Of the material below, the lines to be retyped are those from the line containing "imported = [obj" through the line containing "phase_end = 6", inclusive; reproduce them exactly.

• **DATA SEGMENT**
┄┄┄┄┄┄┄┄┄┄

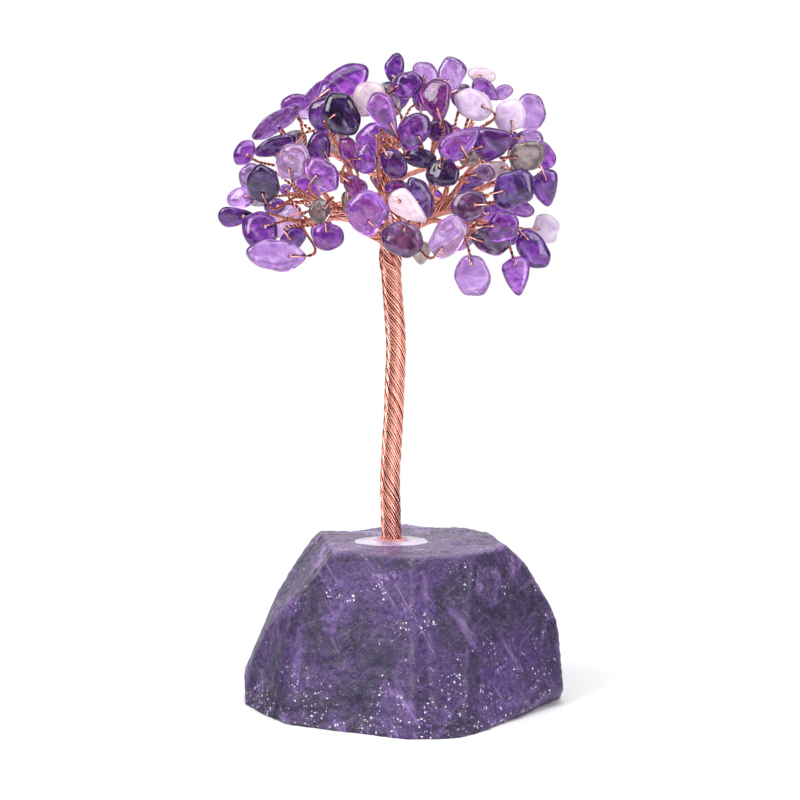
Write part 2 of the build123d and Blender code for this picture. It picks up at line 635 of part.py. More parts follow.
# Base: a block of amethyst cleaved on every side, sawn flat underneath, drilled for the trunk
with BuildPart() as base_stone:
    with BuildSketch(Plane.XY):
        Rectangle(stone_width * block_overrun_share, stone_depth * block_overrun_share)
    extrude(amount=stone_height)
    for direction, lean, reach, level in facet_shares:
        a, e = math.radians(direction), math.radians(lean)
        half = 1 / math.hypot(math.cos(a) / (stone_width / 2), math.sin(a) / (stone_depth / 2))
        cleave = Plane(
            origin=(math.cos(a) * half * reach, math.sin(a) * half * reach, stone_height * level),
            z_dir=(math.cos(a) * math.cos(e), math.sin(a) * math.cos(e), math.sin(e)),
        )
        split(bisect_by=cleave, keep=Keep.BOTTOM)
    with BuildSketch(Plane.XY.offset(stone_height)):
        Circle(socket_width / 2)
    extrude(amount=-socket_depth, mode=Mode.SUBTRACT)
finish(base_stone, "base_stone")

# Glue: a low pale patch on the stone, with a sleeve of it down the socket round the trunk
with BuildPart() as glue_patch:
    rim_angles = [2 * math.pi * k / len(glue_rim_shares) for k in range(len(glue_rim_shares))]
    with BuildSketch(Plane.XY.offset(stone_height)):
        Polygon(
            *[
                (math.cos(a) * rim * glue_patch_width / 2, math.sin(a) * rim * glue_patch_depth / 2)
                for a, rim in zip(rim_angles, glue_rim_shares)
            ],
            align=None,
        )
    extrude(amount=glue_rise, taper=glue_slope)
    with BuildSketch(Plane.XY.offset(stone_height)):
        RegularPolygon(radius=socket_width / 2 - fit_gap, side_count=sleeve_sides)
    extrude(amount=-socket_depth)
    with BuildSketch(Plane.XY.offset(stone_height + glue_rise)):
        RegularPolygon(radius=trunk_width / 2 + fit_gap, side_count=sleeve_sides, major_radius=False)
    extrude(amount=-(socket_depth + glue_rise), mode=Mode.SUBTRACT)
finish(glue_patch, "glue_patch")

# Trunk: a core of wires with the outer strands wound round it, right-hand down across the front
strand_ring = trunk_width / 2 - trunk_strand_width / 2
trunk_foot = stone_height - socket_depth + end_gap
bend_levels = [trunk_height * level for level, sway in bend_shares]
bend_sways = [trunk_sway * sway for level, sway in bend_shares]
trunk_path = [
    np.array([np.interp(z - stone_height, bend_levels, bend_sways), 0.0, z])
    for z in np.linspace(trunk_foot, fork_level, trunk_points)
]
trunk_turns = (fork_level - trunk_foot) / trunk_turn_height
core_width = 2 * (strand_ring * math.cos(math.pi / trunk_steps_per_turn) - trunk_strand_width / 2 - end_gap)
with BuildPart() as trunk_core:
    add(bar(trunk_path[::core_every], core_width / 2, core_sides))
finish(trunk_core, "trunk_core")
with BuildPart() as trunk_wires:
    add(strands(trunk_path, strand_ring, trunk_strand_width / 2, trunk_strand_count,
                trunk_turns, trunk_steps_per_turn, strand_sides, -1))
finish(trunk_wires, "trunk_wires")

# Limbs: three strands each, twisted from the fork outwards
limb_start_shares = {
    "left_limb": (-0.52, -0.52), "right_limb": (0.52, -0.52),
    "centre_limb": (-0.52, 0.52), "back_limb": (0.52, 0.52),
}
limb_paths = {}
for name, points in limb_shares.items():
    x, y = limb_start_shares[name]
    foot = trunk_path[-1] + np.array([x * limb_width, y * limb_width, end_gap])
    rise = foot + np.array([0, 0, limb_width / 2])
    limb_paths[name] = smooth([foot, rise, *[crown_point(*p) for p in points]], limb_steps)
    length = sum(np.linalg.norm(b - a) for a, b in zip(limb_paths[name], limb_paths[name][1:]))
    with BuildPart() as limb:
        add(strands(limb_paths[name], limb_width * limb_ring_share, limb_width * limb_strand_share,
                    limb_strand_count, length / limb_turn_length, limb_steps_per_turn, strand_sides, -1))
    finish(limb, name)

# Sprigs: stems, drilled chips and the wire of each chip
stems = [Stem(limb_paths[limb], share, crown_point(*hub)) for name, limb, share, hub, rows in sprig_shares]
chips = [Chip(row, crown_point(*hub)) for name, limb, share, hub, rows in sprig_shares for row in rows]
bars = [(path, limb_width / 2) for path in limb_paths.values()]
bars += [(stem.points, stem.radius) for stem in stems]
lines = [dense(path, wire_width) for path, radius in bars]
rods = np.vstack([
    np.column_stack([line, np.full(len(line), radius)]) for line, (path, radius) in zip(lines, bars)
])
settle(chips, rods, chip_gap)

clearance = Clearance(chips, rods)
index = 0
for number, (name, limb, share, hub, rows) in enumerate(sprig_shares):
    wires = [bar(stems[number].points, stems[number].radius, strand_sides)]
    stones = []
    for order in range(len(rows)):
        corners = route_pair(chips[index], index, stems[number], order, clearance)
        wires.append(bar(corners, wire_radius, wire_sides))
        stones.append(chips[index].solid())
        index += 1
    with BuildPart() as sprig_wires:
        add(wires)
    finish(sprig_wires, f"{name}_wires")
    with BuildPart() as sprig_chips:
        add(stones)
    finish(sprig_chips, f"{name}_chips")
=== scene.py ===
import itertools
import math

import bpy
import numpy as np
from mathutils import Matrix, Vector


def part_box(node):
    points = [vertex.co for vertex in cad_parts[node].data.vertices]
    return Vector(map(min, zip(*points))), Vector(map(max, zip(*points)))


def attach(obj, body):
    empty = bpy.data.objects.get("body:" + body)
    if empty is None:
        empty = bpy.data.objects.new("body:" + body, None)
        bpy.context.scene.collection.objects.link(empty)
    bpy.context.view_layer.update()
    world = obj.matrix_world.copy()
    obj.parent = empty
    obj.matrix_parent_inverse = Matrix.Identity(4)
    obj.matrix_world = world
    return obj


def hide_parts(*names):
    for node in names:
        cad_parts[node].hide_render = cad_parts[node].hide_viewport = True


# The looks of the gemstone tree: tumbled amethyst chips hung on twisted copper wire, a trunk of
# fine copper wires, a pale patch of glue and a rough block of amethyst. Metres, +Z up, front -Y.

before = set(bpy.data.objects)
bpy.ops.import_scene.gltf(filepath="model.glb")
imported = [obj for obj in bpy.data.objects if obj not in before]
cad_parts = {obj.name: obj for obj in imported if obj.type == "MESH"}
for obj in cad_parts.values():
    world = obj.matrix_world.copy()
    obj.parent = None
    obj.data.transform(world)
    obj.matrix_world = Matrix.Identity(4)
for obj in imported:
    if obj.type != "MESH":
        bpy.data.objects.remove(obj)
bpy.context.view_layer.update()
chance = np.random.default_rng(5009)

mm = 0.001
per_metre = 1000
full_turn = 2 * math.pi
phase_end = 6

# Fine wire: its size, the twist of a chip's pair, and how a wire wanders in its bundle
wire_radius = 0.19 * mm
wire_sides = 8
pair_pitch = 2.1 * mm
pair_pitch_shares = (0.85, 1.2)
pair_half_gap = 0.195 * mm
path_step = 0.22 * mm
chip_wire_room = 1.6
wander_share = 0.08
long_wander = 8 * mm
short_wander = 3.5 * mm
short_wander_share = 0.6
groove_shade = 0.3

# Trunk
trunk_wires = 22
trunk_wire_radius = 0.29 * mm
trunk_wire_lift = 0.09 * mm
trunk_heart_sink = 0.12 * mm
trunk_foot_pitch = 26 * mm
trunk_pitch_fall = 7 * mm
trunk_tuck = 0.42
trunk_tuck_share = 0.05

# Limbs: they start down inside the trunk, one point at each drop below the fork
limb_wires = 9
limb_wire_radius = 0.3 * mm
limb_ring = 0.9 * mm
limb_heart = 0.78 * mm
limb_pitch = 10.5 * mm
limb_step = 0.32 * mm
limb_end = 1.5 * mm
limb_drops = (7.0, 5.6, 4.2, 2.8, 1.4)
limb_drop_pitch = 22
limb_gather = 0.95 * mm
limb_foot_share = 0.65

# Stems of the sprigs
stem_wires = 7
stem_ring = 0.44 * mm
stem_heart = 0.34 * mm
stem_pitch = 6.0 * mm
stem_root = 3.2 * mm
stem_root_share = 0.45
stem_end = 1.6 * mm
pair_root = 1.8 * mm
pair_root_share = 0.5

# Chips
chip_rings = 30
chip_spokes = 60
hole_radius = 0.43 * mm
chip_softness = (0.42, 0.6)
chip_face_room = 0.35
chip_rim_room = 0.6
chip_wave_count = 5
chip_wave_lengths = (1.1, 2.6)
chip_wave_heights = (0.03, 0.09)
worn_plane_counts = (3, 7)
worn_plane_shares = (0.88, 0.98)
worn_plane_lean = 1.2
worn_plane_reach = 1.5 * mm
shade_shares = (0.85, 1.15)
last_seed = 400

# Stone: waves as length, depth and count, then scoops, and the calm round the glue, in millimetres
stone_spokes = 330
stone_rings = 250
stone_top = 38.5 * mm
stone_middle = np.array([0, 0, 12 * mm])
stone_softness = 0.2 * mm
stone_sink = 0.15 * mm
ridge_width = 0.35 * mm
stone_waves = ((17, 0.24, 6), (7, 0.08, 9), (3.2, 0.05, 14), (1.6, 0.035, 18))
stone_wave_stretch = (0.7, 1.4)
stone_wave_strength = (0.4, 1)
scoop_count = 60
scoop_sizes = (3, 13)
scoop_depths = (0.2, 0.6)
scoop_spread = (1, 1, 0.75)
scoop_floor = -9 * mm
calm_radius, calm_fade = 9.5, 6
calm_level, calm_rise = 36, 1.5
socket_floor = 24.5 * mm
socket_radius = 3.2 * mm
socket_mouth = 0.2 * mm

# Glue: skin as share of the rim and rise, collar as radius, rise and share of painted copper reflection, in
# millimetres
glue_spokes = 200
bore = 2.43 * mm
sleeve_radius = 3.1 * mm
sleeve_mouth = 0.1 * mm
sleeve_rim = 3.15 * mm
collar_top = 0.85 * mm
glue_rim_share, glue_rim_swing = 0.95, 0.045
glue_skin = [(0.985, 0.0), (1.0, 0.03), (0.985, 0.08), (0.94, 0.13)]
glue_skin += [(0.86, 0.17), (0.76, 0.2), (0.66, 0.22), (0.56, 0.24)]
glue_collar = [(3.9, 0.28, 0.3), (3.5, 0.45, 0.8), (3.2, 0.7, 1.0), (2.9, 0.84, 1.0), (2.55, 0.88, 1.0)]
swell_waves = ((0.12, 3, 10), (0.08, 7, 11))
lump_waves = ((0.5, 7, 0), (0.35, 12, 3), (0.2, 23, 5))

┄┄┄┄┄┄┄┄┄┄

• **RESULT**
imported = [obj for obj in bpy.data.objects if obj not in before]
cad_parts = {obj.name: obj for obj in imported if obj.type == "MESH"}
for obj in cad_parts.values():
    world = obj.matrix_world.copy()
    obj.parent = None
    obj.data.transform(world)
    obj.matrix_world = Matrix.Identity(4)
for obj in imported:
    if obj.type != "MESH":
        bpy.data.objects.remove(obj)
bpy.context.view_layer.update()
chance = np.random.default_rng(5009)

mm = 0.001
per_metre = 1000
full_turn = 2 * math.pi
phase_end = 6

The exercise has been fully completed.